By January of 2015, though no official announcement was ever made, metadata readings from distributors had Josh Turner’s new album headed to market on March 31st according to HITS Daily Double and others. However March 31st came and went, and no official announcement was ever made, and no album ever arrived.
Then on April 30th, Josh was interviewed by radio.com where he admitted his new record was a “long time in the making,” but also said it included the best songs he could find in a two year span. But still, no release date, album title, or even a general ETA.
So what happened? How did an early 2015 album turn into an still TBA album heading into 2016? The answers might lie in an interview Josh Turner conducted in September.
“I think there’s too much gratuitous [music] out there right now. That’s what gets old to me,” Turner told The Boot. “I’ve always tried to make my music positive, but life is not always positive, so I’ve always just tried to write and record songs about real life. There’s some things I refuse to sing about, but overall, when I make a record, I want people to walk away from that record feeling better about life and about themselves than they did before they heard the record.”
These quotes, along with the under-performing single and other signs seem to point to a creative struggle potentially occurring between Josh Turner and his label, MCA Nashville. Josh also said in the interview, “I’ve been working on this record for about 60 years now, it seems like anyway. Nobody is more ready to get it out there than me. We’re hopefully going to have a new single out in the next month or two, and hopefully we’ll get it out sooner than later. I’ve been going back in, making some last-minute changes and making sure everything is right.”
Another month or two passed, and now three months, and still no new single, and no new news of when we might expect Josh’s new record. Also by Josh saying, “Nobody is more ready to get it out there than me,” he appears to be indicating the delays aren’t his doing.
Unfortunately all signs are pointing to the all-too-common occurrence of when a label doesn’t know what to do with an artist, and an artist doesn’t want to compromise, and an internal (and sometimes external) struggle ensues. We really don’t know what’s going on with Josh Turner’s new album, but we do have a pretty good indication the delays are not on his end.
After years of getting admonished publicly by artists who were either fed up with delays, or tired of being told what to do, labels began to write in non-defamation and non-disclosure clauses into contracts, tongue tying artists from speaking publicly. And even if such clauses don’t exist in Josh’s case, sometimes artists still can’t speak out or let their fans know what’s happening directly because it might jeopardize critical negotiations or potential legal proceedings moving forward.

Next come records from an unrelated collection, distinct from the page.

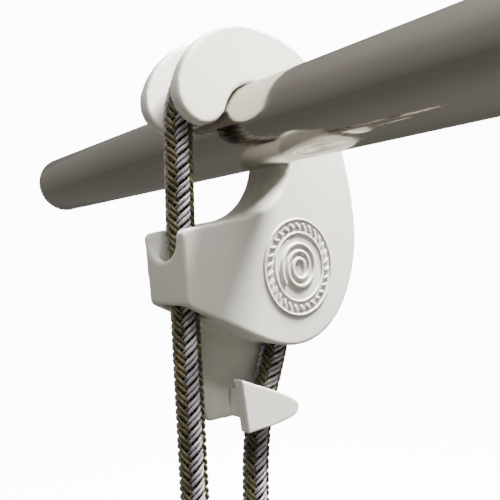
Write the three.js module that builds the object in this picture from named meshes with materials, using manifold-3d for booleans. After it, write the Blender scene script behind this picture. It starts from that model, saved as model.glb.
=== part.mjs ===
// A rail-hung line hook: a moulded hook that sits over a round stainless rail and
// carries a braided line up through its guide, over its head in a groove, down its
// back and out into a jam cleat.
// Millimetres. +Z is up, +X runs along the rail, and the hook opens towards -Y.
// The origin is on the rail's axis, in the hook's middle plane.

import * as THREE from 'three';
import { mergeVertices } from 'three/addons/utils/BufferGeometryUtils.js';
import Module from 'manifold-3d';

const wasm = await Module();
wasm.setup();

// ---------------------------------------------------------------- sizes

const rail = { diameter: 25, wall: 1.5, length: 260, sides: 64 };
const line = { diameter: 8, sides: 12 };
const hook = {
  width: 20, // over both cheeks
  cheek: 4, // thickness of one cheek
  noseAngle: 160, // where the head ends, degrees round the rail from the back
  nose: 8.7, // radius of the head's rounded end
  hubWall: 5.2, // plastic between the rail's seat and the line's groove
  throat: 22.2, // radius of the mouth's lower curve
};
const guide = {
  reach: 1, // the line stands this much further out in the guide than over the head
  wall: 1, // front wall at its foot
  lean: 1.1, // how far the wall's top leans out
  notch: 5, // radius of the notch in the wall, where it meets the channel
  offset: 1.2, // the notch stands this much towards the far cheek
  flare: 2.4, // opening-out of the notch
};
const fit = { rail: 0.4, line: 0.3, seam: 0.05, peg: 0.15, gap: 0.3 };

const railR = rail.diameter / 2;
const lineR = line.diameter / 2;
const seatR = railR + fit.rail; // the hook's seat round the rail
const runR = seatR + hook.hubWall + fit.line + lineR; // the line's arc over the head
const grooveR = runR - lineR - fit.line; // the groove's floor
const grooveX = hook.width / 2 - hook.cheek; // half the groove's width

// Places given as a distance beyond the rail's surface, so they follow its size.
const back = (d) => railR + d;
const front = (d) => -railR - d;
const below = (d) => -railR - d;
const rad = THREE.MathUtils.degToRad;
const around = (degrees, radius) =>
  new THREE.Vector2(radius * Math.cos(rad(degrees)), radius * Math.sin(rad(degrees)));
const v2 = (y, z) => new THREE.Vector2(y, z);

// ---------------------------------------------------------------- solids

const CURVE_STEPS = 12; // points on each curve of an outline

function toSolid(geometry) {
  const bare = geometry.clone();
  bare.deleteAttribute('normal');
  bare.deleteAttribute('uv');
  const merged = mergeVertices(bare, 1e-4);
  const vertProperties = new Float32Array(merged.attributes.position.array);
  const triVerts = new Uint32Array(merged.index.array);
  return new wasm.Manifold(new wasm.Mesh({ numProp: 3, vertProperties, triVerts }));
}

function toGeometry(solid) {
  const made = solid.getMesh();
  const geometry = new THREE.BufferGeometry();
  geometry.setAttribute('position', new THREE.BufferAttribute(made.vertProperties, 3));
  geometry.setIndex(new THREE.BufferAttribute(made.triVerts, 1));
  const flat = geometry.toNonIndexed();
  flat.computeVertexNormals();
  return flat;
}

// A plate with its outline in the YZ plane, from x0 to x1.
function plate(shape, x0, x1, steps = CURVE_STEPS) {
  const options = { depth: x1 - x0, bevelEnabled: false, curveSegments: steps };
  const geometry = new THREE.ExtrudeGeometry(shape, options);
  const turn = new THREE.Matrix4().makeBasis(
    new THREE.Vector3(0, 1, 0), new THREE.Vector3(0, 0, 1), new THREE.Vector3(1, 0, 0));
  return geometry.applyMatrix4(turn.setPosition(x0, 0, 0));
}

// A round peg along X.
function peg(radius, x0, x1, y, z) {
  const geometry = new THREE.CylinderGeometry(radius, radius, x1 - x0, 16);
  return geometry.rotateZ(Math.PI / 2).translate((x0 + x1) / 2, y, z);
}

const box = (x0, x1, y0, y1, z0, z1) =>
  new THREE.BoxGeometry(x1 - x0, y1 - y0, z1 - z0)
    .translate((x0 + x1) / 2, (y0 + y1) / 2, (z0 + z1) / 2);

// ---------------------------------------------------------------- the line's run

const guideY = -(runR + guide.reach); // the line's centre in the guide
const cleat = { y: back(-7.2), z: below(70.1) }; // the line's centre between tongue and horn
const tailTop = v2(back(-10.4), below(80.2)); // where the line leaves the cleat

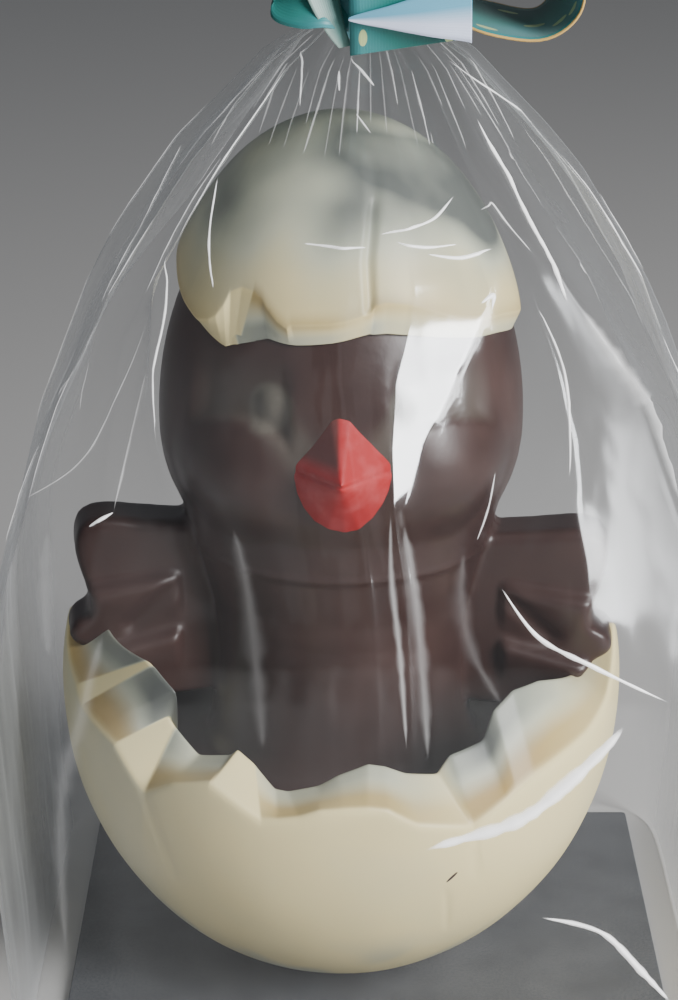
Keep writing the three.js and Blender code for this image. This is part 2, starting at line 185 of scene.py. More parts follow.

Every artists should have the right to the free flow of their creative endeavors to their fans. Though Josh Turner may not be in a position to speak up, his fans are, and potentially should, and should start asking of MCA Nashville why there’s no movement, and no answers about Josh’s new music.
Josh Turner is an artist who resides in the mainstream world, but finds a lot of favorable sentiment in the traditional, classic, and independent country ranks. An artist like Josh Turner symbolizes a pragmatic performer who can bridge the commercial with the critically-minded. And with the recent success of Chris Stapleton, it’s clear consumers are looking for artists with greater authenticity. Country music needs artists like Josh Turner, and Josh Turner needs to enjoy the free flow of his music to thrive and grow as an artist.